You’ll likely need to develop some kind of rubric to evaluate each growth opportunity. You can score each growth opportunity on the basis of:
- Ease of implementation
In step two, you quantified the specific target or goal that the company is trying to achieve. Make sure that your recommendation meets these goals.
You: To achieve its revenue growth targets, I recommend that Coca-Cola enter three emerging drink beverage markets and that they acquire Company X. There are two reasons that support this.
One, Coca-Cola can leverage its existing production and distribution capabilities to gain meaningful market share in these emerging drink beverage markets quickly. They could increase revenues by $600M over three years fairly easily.
Two, the acquisition of Company X would increase revenues by $500M, helping Coca-Cola achieve its revenue growth target. Additionally, there are many revenue synergies that Coca-Cola can take advantage of to grow revenues even more over the next few years.
For next steps, I’d like to look into Coca-Cola’s market entry strategy for entering these emerging markets. I’d also like to look into whether the acquisition price for Company X is fair and reasonable.
Interviewer: Great. Thank you for your recommendation.

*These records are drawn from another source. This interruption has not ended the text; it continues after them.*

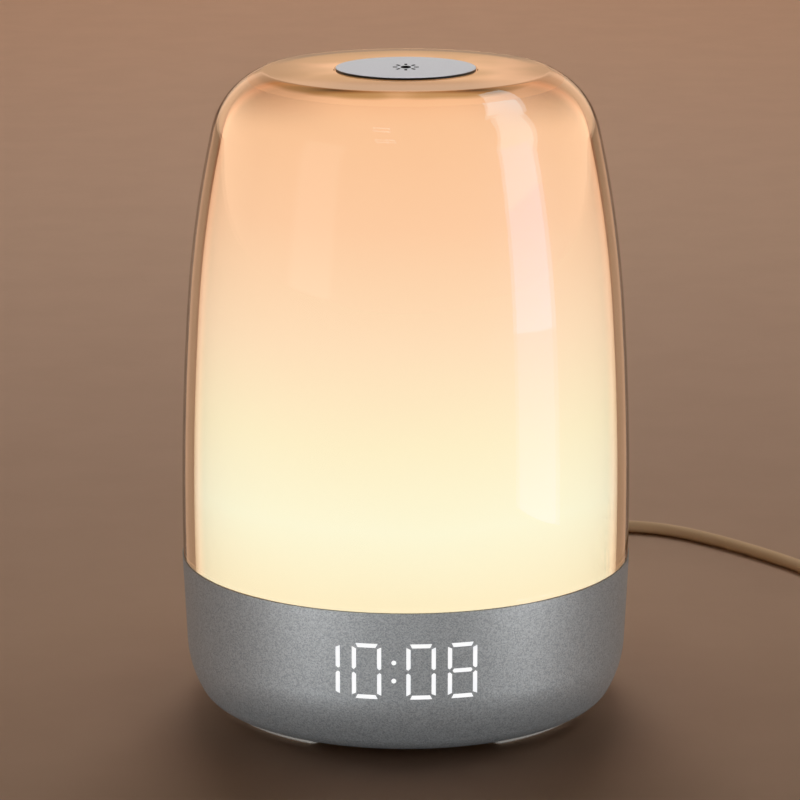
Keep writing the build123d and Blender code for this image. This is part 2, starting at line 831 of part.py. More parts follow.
def make_display_film():
    """Diffusing film between the light box and the wall."""
    layer = base_solid(display_wall, deck_underside)
    layer -= base_solid(display_wall + film_thickness, deck_underside)
    return layer & block(-box_half_width, box_half_width, -seam_radius, box_back_y - 2,
                         display_centre_z - box_height / 2, display_centre_z + box_height / 2)


def make_display_leds():
    """One small LED at the back of each well, turned along its segment."""
    length, depth, width = display_led
    y = box_back_y - depth / 2
    upright = Box(width, depth, length)
    lying = Box(length, depth, width)
    leds = []
    for i, x in enumerate(digit_centres):
        names = segments_on["1"] if i == 0 else segments_on["8"]
        for name in names:
            corners = segment_outlines()[name]
            cx = sum(c[0] for c in corners) / len(corners)
            cz = (min(c[1] for c in corners) + max(c[1] for c in corners)) / 2
            side = "left" in name or "right" in name
            sx = (digit_width - segment_width) / 2
            cx = (sx if cx > 0 else -sx) if side else cx
            leds.append(Pos(x + cx, y, display_centre_z + cz) * (upright if side else lying))
    dot = Box(width * 0.9, depth, width * 0.9)
    leds += [Pos(colon_x, y, display_centre_z + s * colon_spacing / 2) * dot for s in (-1, 1)]
    return joined(leds)


def lit_marks():
    """Lit segments and dots: a thin layer of the wall's outer face, cut to their outlines."""
    layer = base_solid(0, deck_underside) - base_solid(lit_depth, deck_underside)
    span = (-seam_radius - 1, box_back_y)
    return [layer & prism for prism in lit_segments(*span) + colon_dots(*span)]


def make_display_board():
    """Upright board behind the light box."""
    top = deck_underside - 0.2
    return block(-display_board_half_width, display_board_half_width, box_back_y,
                 box_back_y + board_thickness, top - display_board_height, top)


def make_display_header():
    """Right-angle pin header from the display board to the main board."""
    body = block(-header_half_width, header_half_width, main_board_front, main_board_front + header_height,
                 main_board_top, main_board_top + header_height)
    back = box_back_y + board_thickness
    pin = Box(pin_width, main_board_front - back, pin_width)
    y = (back + main_board_front) / 2
    z = main_board_top + header_height / 2
    places = [pin_pitch * (i - (header_pins - 1) / 2) for i in range(header_pins)]
    return joined([body] + [Pos(x, y, z) * pin for x in places])


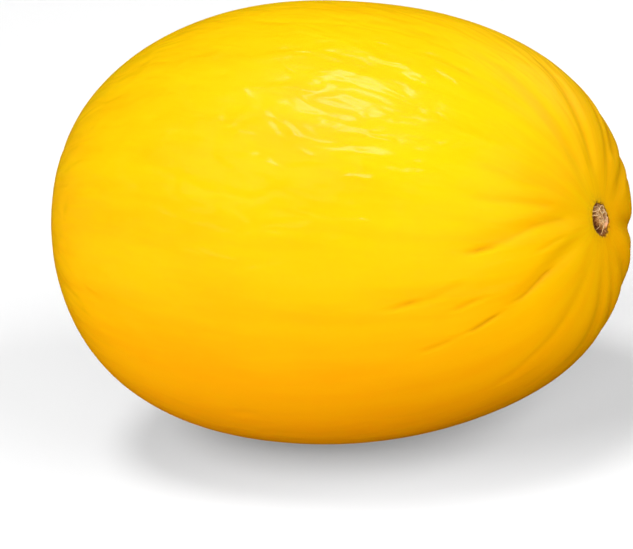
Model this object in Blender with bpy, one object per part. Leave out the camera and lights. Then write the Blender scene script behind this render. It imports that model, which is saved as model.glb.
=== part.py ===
"""A whole yellow melon lying on its side, with the dried stub of its stem in the hollow at one end.

Metres, +Z up. +X runs along the melon towards its stem end. The origin is on the surface that
the melon lies on, under the middle of its bounding box.
"""

import math
from collections import namedtuple

import bmesh
import bpy
import numpy as np
from mathutils import Vector

# Driving dimensions of the fruit
HALF_LENGTH = 0.0916
GIRTH_RADIUS = 0.0700
STEM_BLUNTNESS = 0.648  # the power of the outline's sine: 1 makes an ellipse's end, less makes a blunter one
BLOSSOM_BLUNTNESS = 0.690
TAPER = 0.074  # share by which the girth shrinks towards the stem end and swells towards the other
STEM_END_DROP = 0.0013  # how far the stem end's middle lies below the melon's long axis
LIE_ANGLE = math.radians(3.0)  # how much the stem end lifts as the melon lies
FLAT_SPOT_DEPTH = 0.0020  # how much of the round belly the flat resting spot takes off

# Three faint ribs, one for each seed chamber
RIB_COUNT = 3
RIB_HEIGHT = 0.00035
RIB_ANGLE = math.radians(100)

# The hollow around the stem, and the small scar that the flower left at the other end
STEM_HOLLOW_DEPTH = 0.0006
STEM_HOLLOW_RADIUS = 0.0115
BLOSSOM_SCAR_DEPTH = 0.0006
BLOSSOM_SCAR_RADIUS = 0.0045

# The dried stub and its seat, both oval: a woody core that stands up inside a sunken rim
STUB_HALF_LENGTH = 0.0057
STUB_HALF_WIDTH = 0.0043
STUB_TURN = math.radians(129)
STUB_SUNK = 0.0030
RIM_SUNK = 0.0014
RIM_WIDTH = 0.0013
CORE_PROUD = 0.0009
CORE_ROUNDING = 0.0004
STUB_SIDES = 28
SEAT_GAP = 0.0003
CUTTER_EXTRA = 0.010  # how far the seat's cutter reaches past the skin

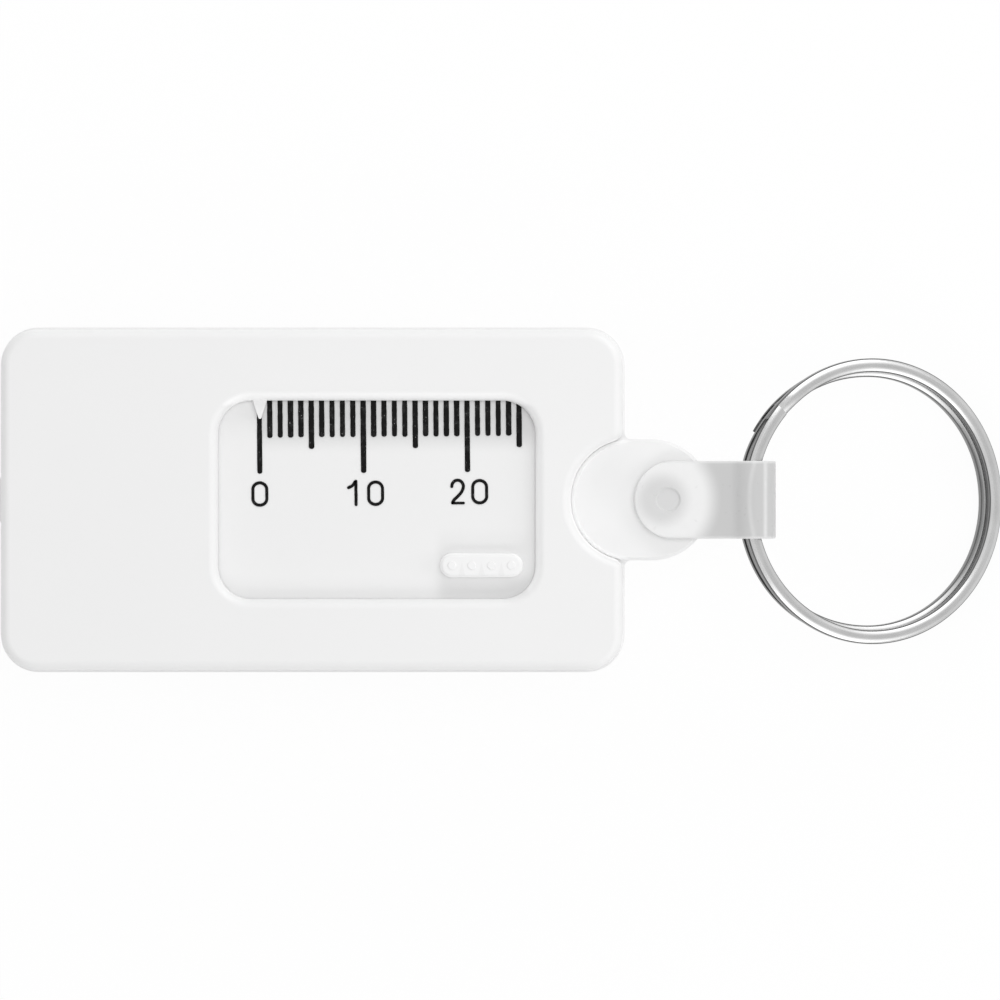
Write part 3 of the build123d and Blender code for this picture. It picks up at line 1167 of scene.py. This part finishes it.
@dataclass
class KeyStrap:
    """The folded band: it is made flat, with rounded edges, and then bent round the ring."""

    end_x: float = 31.05
    width: float = 7.5
    thickness: float = 0.8
    middle_z: float = 3.4
    arm_height: float = 1.7
    fold_x: float = 42.2
    fold_radius: float = 2.15
    blend_radius: float = 1.9
    edge_radius: float = 0.16
    flat_rows: tuple[float, ...] = (2.8, 1.6, 0.6)
    pivot_x: float = 34.3
    boss_radius: float = 2.22
    stud_radius: float = 1.22
    dimple_depth: float = 0.15
    dimple_slope: float = 0.2
    dimple_flare: float = 0.05
    sink: float = 0.2
    head_height: float = 0.3
    head_edge: float = 0.15

    def __post_init__(self) -> None:
        """Work out where the straight arms, the two blends and the fold meet."""
        rise = self.arm_height + self.blend_radius
        reach = self.fold_radius + self.blend_radius
        self.blend_back = math.sqrt(reach**2 - rise**2)
        self.blend_turn = math.atan2(self.blend_back, rise)
        self.arm_length = self.fold_x - self.blend_back - self.end_x
        self.blend_length = self.blend_radius * self.blend_turn
        self.fold_turn = math.pi + 2 * self.blend_turn
        self.fold_length = self.fold_radius * self.fold_turn
        self.total_length = 2 * (self.arm_length + self.blend_length) + self.fold_length

    def bent(self, along: float, across: float, out: float) -> Vector:
        """Bend a point of the flat band into its place.

        Args:
            along: Distance along the band from its upper end.
            across: Distance from its middle line.
            out: Height over its middle surface, outwards.

        Returns:
            The point on the folded strap.
        """
        sign = 1.0
        if along > self.total_length / 2:
            along = self.total_length - along
            sign = -1.0
        into_blend = along - self.arm_length
        into_fold = into_blend - self.blend_length
        if into_blend <= 0:
            x = self.end_x + along
            z = self.arm_height + out
        elif into_fold <= 0:
            angle = into_blend / self.blend_radius
            x = self.fold_x - self.blend_back + (self.blend_radius - out) * math.sin(angle)
            z = self.arm_height + self.blend_radius - (self.blend_radius - out) * math.cos(angle)
        else:
            angle = math.pi / 2 + self.blend_turn - into_fold / self.fold_radius
            x = self.fold_x + (self.fold_radius + out) * math.cos(angle)
            z = (self.fold_radius + out) * math.sin(angle)
        return Vector((x, across, self.middle_z + sign * z))

    def outline(self, inset: float) -> list[Point]:
        """Give the flat band's outline.

        Args:
            inset: How far inside the true edge it runs.

        Returns:
            Points of a closed loop with the same count for every inset.
        """
        centre = self.width / 2
        radius = max(centre - inset, 0)
        steps = 40
        straight = 150
        points = []
        for step in range(steps):
            angle = math.pi / 2 + math.pi * step / steps
            points.append((centre + radius * math.cos(angle), radius * math.sin(angle)))
        span = self.total_length - self.width
        points += [(centre + span * step / straight, -radius) for step in range(straight)]
        for step in range(steps):
            angle = -math.pi / 2 + math.pi * step / steps
            points.append((centre + span + radius * math.cos(angle), radius * math.sin(angle)))
        points += [(centre + span * (1 - step / straight), radius) for step in range(straight)]
        return points

    def band(self) -> Mesh:
        """Build the folded band without its stud.

        Returns:
            The closed band.
        """
        mesh = Mesh()
        half = self.thickness / 2
        steps = 4
        rows = [(inset, half) for inset in (self.width / 2, *self.flat_rows)]
        for step in range(steps + 1):
            angle = math.pi / 2 * step / steps
            inset = self.edge_radius * (1 - math.sin(angle))
            rows.append((inset, half - self.edge_radius * (1 - math.cos(angle))))
        rows += [(inset, -out) for inset, out in reversed(rows)]
        previous: list[int] = []
        for inset, out in rows:
            loop = mesh.loop([self.bent(along, across, out) for along, across in self.outline(inset)])
            if previous:
                mesh.bridge(previous, loop)
            previous = loop
        return mesh

    def turned(self, profile: Sequence[Point], steps: int = 64) -> Mesh:
        """Build a solid of revolution about the pivot's axis.

        Args:
            profile: Radius and height of its outline, from axis to axis.
            steps: Facets round it.

        Returns:
            The closed solid.
        """
        mesh = Mesh()
        previous: list[int] = []
        for radius, z in profile:
            circle = []
            for step in range(steps):
                angle = 2 * math.pi * step / steps
                circle.append((self.pivot_x + radius * math.cos(angle), radius * math.sin(angle), z))
            loop = mesh.loop(circle)
            if previous:
                mesh.bridge(previous, loop)
            previous = loop
        return mesh

    def build(self, frosted: bpy.types.Material) -> None:
        """Build the strap and hang it on its body.

        Args:
            frosted: Its finish.
        """
        outer = self.arm_height + self.thickness / 2
        inner = self.arm_height - self.thickness / 2
        top, bottom = self.middle_z + outer, self.middle_z - outer
        strap = self.band().make("folded_strap", frosted)
        low, high = self.middle_z - inner - self.sink, self.middle_z + inner + self.sink
        boss = self.turned([(0, low), (self.boss_radius, low), (self.boss_radius, high), (0, high)])
        radius, edge = self.stud_radius, self.head_edge
        low, high = bottom - self.head_height, bottom + self.sink
        head = self.turned([(0, low), (radius - edge, low), (radius, low + edge), (radius, high), (0, high)])
        low, high = top - self.dimple_depth, top + self.sink
        foot, mouth = radius - self.dimple_slope, radius + self.dimple_flare
        dimple = self.turned([(0, low), (foot, low), (radius, top), (mouth, high), (0, high)])
        for tool, operation in ((boss, "UNION"), (head, "UNION"), (dimple, "DIFFERENCE")):
            join(strap, tool.make("cutter", frosted), operation)
        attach(strap, "strap")
        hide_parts("key_strap")
        report(strap, "strap")


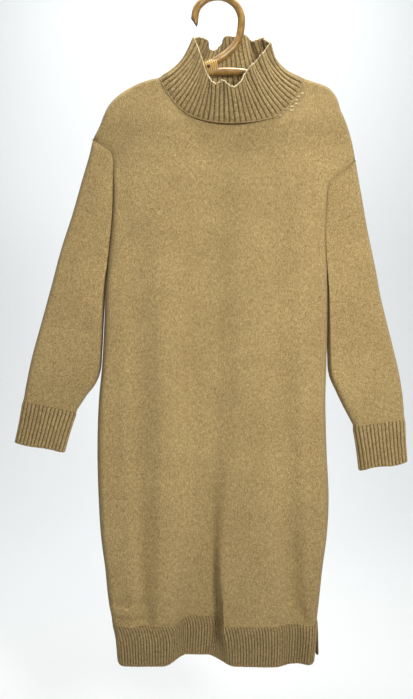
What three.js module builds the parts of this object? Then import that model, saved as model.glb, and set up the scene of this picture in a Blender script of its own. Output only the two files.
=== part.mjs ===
// A roll-neck sweater dress in fine knit, hung flat on a hanger of bent cane.
// Millimetres, +Z up. The front of the dress faces -Y and the wearer's hem points down.
// The origin is the inside top of the hanger's hook, where a peg or rail carries it.
// Left and right are as seen from the front.
import * as THREE from 'three';

// Cloth walls
const KNIT_WALL = 2.6;
const RIB_WALL = 1.8;
const RIB_HEIGHT = 1.3;
const RIM_RIB_SHARE = 0.1;
const SEAM_GAP = 0.3;
const ARMHOLE_GAP = 0.4;

// Levels of the main seams
const HEM_SEAM_Z = -1080;
const HEM_Z = -1146;

// Rounding of the cloth where it turns from front to back
const SIDE_ROUND = 14;
const SLEEVE_ROUND = 12;
const SHOULDER_ROUND = 9.7;
const FLAT_DEPTH = 10.5;

// Hanger
const CANE_RADIUS = 6.5;
const CANE_SIDES = 10;
const HOOK_RADIUS = 42;
const HOOK_CENTRE_Z = -35;
const HOOK_ARC_START = 145;
const HOOK_ARC_END = 8;
const BINDING_WALL = 1.6;
const BINDING_LENGTH = 9;
const BINDING_SLACK = 0.6;
const BINDING_ROUND = 0.5;
const BINDING_SIDES = 16;
const SEAT_SLACK = 0.4;

// Ribs on each ribbed band
const HEM_RIBS = 88;
const CUFF_RIBS = 31;
const COLLAR_FRONT_RIBS = 37;
const COLLAR_BACK_RIBS = 27;

// Share of the panel's width where each shoulder meets the neckline
const NECK_START = 0.22;

// Shoulder line from the neck to the tip of the drop shoulder
const SHOULDER_LEFT = [
  { x: -102, z: -136.5 },
  { x: -118, z: -139.5 },
  { x: -136, z: -145.5 },
  { x: -153, z: -154 },
  { x: -171, z: -165.5 },
  { x: -188, z: -182 },
  { x: -197, z: -198 },
  { x: -206, z: -221 },
  { x: -218, z: -244 },
];
const SHOULDER_RIGHT = [
  { x: 150, z: -137.5 },
  { x: 162, z: -141.5 },
  { x: 179, z: -147 },
  { x: 192, z: -152.5 },
  { x: 203, z: -163 },
  { x: 210, z: -176 },
  { x: 215, z: -193 },
  { x: 224, z: -214 },
  { x: 233, z: -242 },
  { x: 241, z: -281 },
];

// Neckline from the left shoulder to the right, in the front and in the back
const NECK_FRONT = [
  { x: -102, z: -136.5 },
  { x: -92, z: -158 },
  { x: -77, z: -181 },
  { x: -50, z: -208 },
  { x: -13, z: -220.5 },
  { x: 27, z: -223.5 },
  { x: 63, z: -220.5 },
  { x: 96, z: -212 },
  { x: 119, z: -195 },
  { x: 137, z: -172 },
  { x: 150, z: -137.5 },
];
const NECK_BACK = [
  { x: -102, z: -136.5 },
  { x: -70, z: -142 },
  { x: -20, z: -146 },
  { x: 24, z: -147 },
  { x: 70, z: -146 },
  { x: 120, z: -142.5 },
  { x: 150, z: -137.5 },
];

// Way out of a panel's rim at the shoulder tip and at the underarm, in the front view
const TIP_WAY_OUT = { x: 0.8, z: 0.6 };
const UNDERARM_WAY_OUT = { x: 0, z: -1 };

// Armhole seam from the shoulder tip to the underarm: depth of the seam in front and behind,
// and how far the wall's facing tilts from straight out (0) to along the outline (90 degrees).
const ARMHOLE_LEFT = [
  { across: 0, x: -218, z: -244, front: 0, back: 0, tilt: 90 },
  { across: 0.03, x: -208, z: -251, front: 7, back: 7, tilt: 35 },
  { across: 0.08, x: -197, z: -259.5, front: 10.5, back: 10, tilt: 8 },
  { across: 0.15, x: -186.5, z: -267.5, front: 10.5, back: 10, tilt: 0 },
  { across: 0.24, x: -181.5, z: -281, front: 8, back: 9, tilt: 0 },
  { across: 0.35, x: -181, z: -307, front: 7, back: 8.5, tilt: 0 },
  { across: 0.47, x: -181, z: -341, front: 7, back: 8.5, tilt: 0 },
  { across: 0.6, x: -182.5, z: -380, front: 7, back: 8.5, tilt: 0 },
  { across: 0.72, x: -185.5, z: -414, front: 7, back: 8.5, tilt: 0 },
  { across: 0.84, x: -188.5, z: -441, front: 7, back: 8, tilt: 10 },
  { across: 0.93, x: -190.5, z: -459, front: 5, back: 6, tilt: 40 },
  { across: 1, x: -191.5, z: -468, front: 0, back: 0, tilt: 90 },
];
const ARMHOLE_RIGHT = [
  { across: 0, x: 241, z: -281, front: 0, back: 0, tilt: 90 },
  { across: 0.03, x: 233, z: -288.5, front: 7, back: 7, tilt: 35 },
  { across: 0.08, x: 222.5, z: -298, front: 10.5, back: 10, tilt: 8 },
  { across: 0.15, x: 210, z: -307.5, front: 11, back: 10.5, tilt: 0 },
  { across: 0.24, x: 197.5, z: -317.5, front: 9.5, back: 9.5, tilt: 0 },
  { across: 0.35, x: 191, z: -333, front: 7.5, back: 8.5, tilt: 0 },
  { across: 0.47, x: 189, z: -360, front: 7, back: 8.5, tilt: 0 },
  { across: 0.6, x: 187, z: -394, front: 7, back: 8.5, tilt: 0 },
  { across: 0.72, x: 187, z: -426, front: 7, back: 8.5, tilt: 0 },
  { across: 0.84, x: 188.5, z: -454, front: 7, back: 8, tilt: 10 },
  { across: 0.93, x: 190, z: -472, front: 5, back: 6, tilt: 40 },
  { across: 1, x: 191, z: -482, front: 0, back: 0, tilt: 90 },
];

// Side seams from the underarm to the hem band
const SIDE_LEFT = [
  { x: -191.5, z: -468 },
  { x: -195.5, z: -510 },
  { x: -198, z: -575 },
  { x: -201.5, z: -640 },
  { x: -207, z: -700 },
  { x: -209.5, z: -780 },
  { x: -207.5, z: -865 },
  { x: -203, z: -935 },
  { x: -195.5, z: -992 },
  { x: -190, z: -1045 },
  { x: -183, z: HEM_SEAM_Z },
];
const SIDE_RIGHT = [
  { x: 191, z: -482 },
  { x: 191.5, z: -530 },
  { x: 191, z: -590 },
  { x: 189.5, z: -645 },
  { x: 188, z: -700 },
  { x: 190, z: -785 },
  { x: 193.5, z: -870 },
  { x: 190.5, z: -930 },
  { x: 182.5, z: -990 },
  { x: 177, z: -1040 },
  { x: 172.5, z: HEM_SEAM_Z },
];

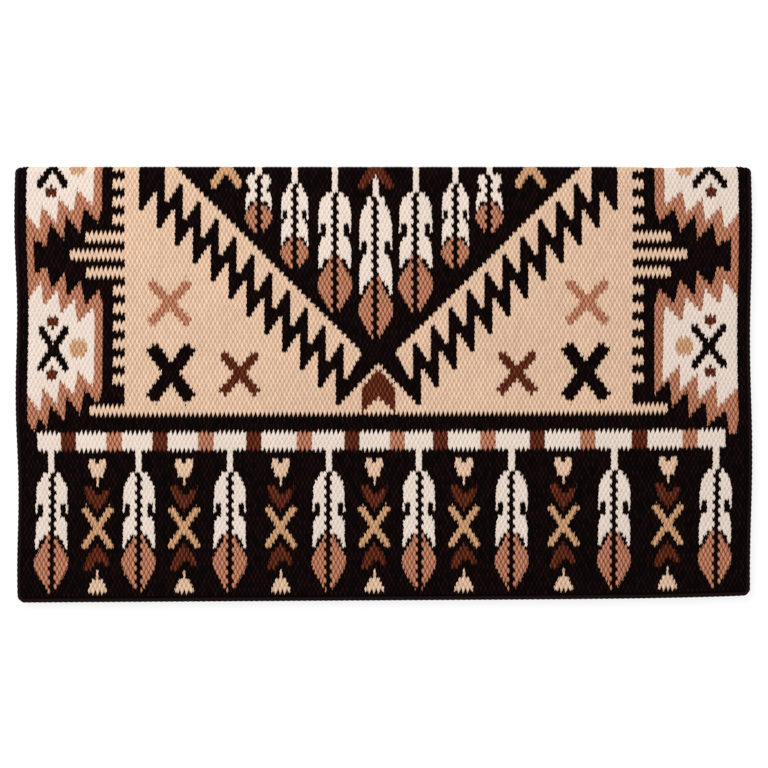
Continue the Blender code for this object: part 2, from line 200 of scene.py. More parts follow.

Final Thoughts on Growth Strategy Cases
The most important part of solving growth strategy cases is to be structured and methodical in considering all of the different growth opportunities. If you lay out a comprehensive and organized framework, the rest of the case should be a simple process of elimination.
You should pay special attention to the context of the case and the company’s circumstances. The stage of the company, how much free cash it has on hand, and the level of urgency the company is facing will help you narrow down your options.
After practicing a few growth strategy cases, you’ll notice that these cases follow a predictable pattern and you’ll be able to solve any growth strategy case that comes your way.